Lee Harvey: My God Bill, how in the world can you remember back that far? I can't.  I think you were in the 'Smashed Armadillos' but I could be wrong.  I was the front man in the Evil Kings.  That was in 1980. 

Bill: I thought you were in the Armadillos. The Evil Kings was Tommy Berlin’s band, before Radio Berlin. I think you’re fucking with me.

LH: Now, would I do that?

Bill: Anyway, you made the transition from music to art at some point.               

LH: In 1991 I sold all of my music equipment and bought art supplies.  I got fed up with dealing with drunks and assholes and decided to make art on my own.  By 1993 I was making a living off of the art and I've never looked back since. 

Bill: And now you live in the Village in NY.

LH: Yes.  I spend the winter months in Florida and the rest in NYC.  We, my girlfriend Kelli Bickman and I, have an apartment in the West Village...in the neighborhood where Raushenburg, Oldenberg, Jasper Johns, Warhol used to hang.  Jimi Hendrix's Electric Lady Land is right across the street.  Lots of inspiration. Kelli has become friends with Chris Claremont, the creator of the X-Men.

Bill: So you've probably been to my favorite New York hangout, the Bowery Poetry Club.

LH: We recently saw Jacksonville's Bettina Mackey perform at the Yodel Fest there...NPR was sampling yodels for an article on an author who wrote a book on Yodeling.

Bill: You were criticized recently by Folio Weekly, which is usually a very liberal newspaper. First I heard, and then read in the paper, that you created quite a controversy here in Jacksonville, involving a logo that linked Republicans to Nazis! What exactly happened and what were you trying to accomplish?

LH: The Vote Republican with a swastika image was created as a direct response to the current administration's fascist policies.  I was studying the Nazi's rise to power in the 1930's and realized that Bush's Neo-con's were mimicking Hitler's policies.  Exhibiting the image began in LA at a peace rally (Hollywood and Vine) and Haight -Ashbury in San Francisco.  The response was overwhelming. This made us realize the power behind the graphic.

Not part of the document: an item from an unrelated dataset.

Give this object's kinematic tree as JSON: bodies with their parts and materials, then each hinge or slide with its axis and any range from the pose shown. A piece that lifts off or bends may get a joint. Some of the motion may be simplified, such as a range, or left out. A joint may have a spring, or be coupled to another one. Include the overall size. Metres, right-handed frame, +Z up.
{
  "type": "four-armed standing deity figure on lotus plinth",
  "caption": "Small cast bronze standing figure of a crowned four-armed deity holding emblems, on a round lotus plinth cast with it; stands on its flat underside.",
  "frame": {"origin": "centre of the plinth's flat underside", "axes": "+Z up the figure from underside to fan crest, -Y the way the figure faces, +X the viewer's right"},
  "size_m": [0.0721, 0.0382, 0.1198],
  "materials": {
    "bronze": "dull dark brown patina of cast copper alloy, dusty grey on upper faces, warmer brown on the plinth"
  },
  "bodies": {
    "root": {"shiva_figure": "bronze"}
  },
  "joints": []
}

Bill: The graphic is now nationally known.

LH: Since LA, the image has been exhibited all over the country and was one of the most seen images of the RNC protest in NYC.  Nationally known conservatives attacked the image as one of the most scathing of its own time.  Revolutionary Eye was a direct result of the success of that image (www.revolutionaryeye.com).  We've protested all over the country.

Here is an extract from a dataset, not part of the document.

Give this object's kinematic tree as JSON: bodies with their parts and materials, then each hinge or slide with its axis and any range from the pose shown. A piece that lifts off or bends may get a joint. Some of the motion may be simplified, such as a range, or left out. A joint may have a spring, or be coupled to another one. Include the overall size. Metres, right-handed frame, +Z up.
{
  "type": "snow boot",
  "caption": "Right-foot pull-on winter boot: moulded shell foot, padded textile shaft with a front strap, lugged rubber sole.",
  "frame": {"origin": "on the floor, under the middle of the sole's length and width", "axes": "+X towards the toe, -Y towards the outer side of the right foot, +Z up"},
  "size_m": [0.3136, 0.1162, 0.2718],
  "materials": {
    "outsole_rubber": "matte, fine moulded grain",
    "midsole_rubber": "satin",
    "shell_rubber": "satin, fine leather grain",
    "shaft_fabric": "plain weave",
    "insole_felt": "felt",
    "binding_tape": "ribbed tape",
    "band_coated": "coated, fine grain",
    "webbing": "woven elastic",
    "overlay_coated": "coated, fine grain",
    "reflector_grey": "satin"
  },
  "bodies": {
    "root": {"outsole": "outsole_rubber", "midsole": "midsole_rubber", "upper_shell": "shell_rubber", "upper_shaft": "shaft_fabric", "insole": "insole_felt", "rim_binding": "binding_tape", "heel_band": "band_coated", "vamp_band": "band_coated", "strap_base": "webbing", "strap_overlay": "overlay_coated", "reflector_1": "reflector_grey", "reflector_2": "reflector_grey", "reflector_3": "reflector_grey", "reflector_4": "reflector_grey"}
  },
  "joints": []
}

Bill: And this is only your latest concept. Whenever I see something from your clown series, it reminds me of Billy Bob Thornton's movie, Bad Santa. Of course, you painted the Clown Series way before that movie was made. What's the deal with those disturbing clowns?

LH: Interesting that you mention that...the clown series was painted in 1994.  They were based on artists that I knew, southern photographer Tom Hager being one of them.  This was a limited series of ten paintings.  I've since gone on to create a much bigger product in Jesusville, my cartoon based on the idea of hatred, oppression and racism in the south.  It makes fun of southern culture on the skids. (http://www.leeharveyinc.com/id1.html).

Jesusville Speaks - a southern city tells all, is my most recent publication containing a collected series of paintings and writings from 1999 to the present.  I just started a cartoon for an East Village newspaper, Boog City, which is pretty cool.

Bill: When you start painting, do you have a particular concept in mind, or does it just appear as you paint?

LH: Both. 

Bill: Who are your influences as an artist?

LH: Jullian Schnabel, Picasso, Fiona Rae, Phillip Guston, Francis Bacon, Abbie Hoffman, Martin Luther King, Steven Spielburg.  Life in general.